The word has been used for a long time as a generic term of abuse for someone who acts autocratically, but the “_____ czar” usage is more recent. Mark Kleiman traces it back to 1920, when Judge Kenesaw Mountain Landis was appointed the first baseball commissioner after the Black Sox scandal, and was given such wide ranging powers that he was known as the “czar of baseball.” Apparently it caught on, and in 1926 the Milk Chamber of Commerce in New York appointed a “milk czar,” while in 1933 New York Governer Herbert Lehman appointed New York City police commissioner Edward Mulrooney the state’s “beer czar.”

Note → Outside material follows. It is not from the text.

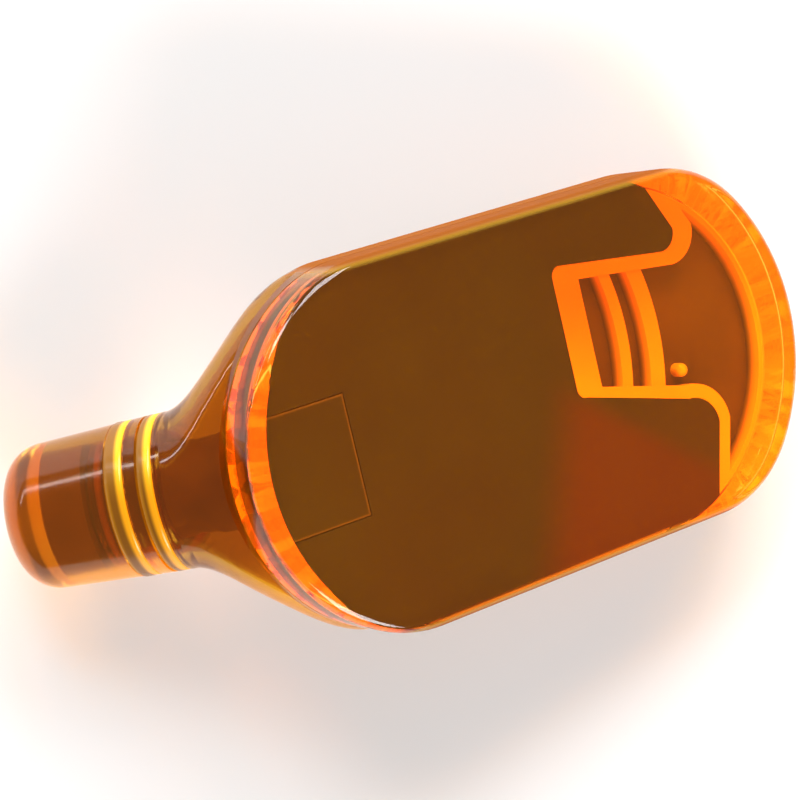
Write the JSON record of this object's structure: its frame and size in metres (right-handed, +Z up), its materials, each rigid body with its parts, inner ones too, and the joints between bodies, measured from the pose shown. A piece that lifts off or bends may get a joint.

However, the modern day version, referring to a federal government appointee with supposedly vast powers, appears to date from World War II. In comments, Walsh provides us with this paragraph from the Washington Post in 1942:

Executive orders creating new czars to control various aspects of our wartime economy have come so thick and fast in the last week that it is difficult for the public to remember all of them. In rapid succession we have acquired a petroleum czar, a manpower czar, and a food czar. These, of course, were added to a long list of other super-executives directing war production, economic stabilization, price fixing, transportation, and so forth. So far as we can determine, the galaxy of czars is now complete, unless the President should decide to appoint a czar over the czars.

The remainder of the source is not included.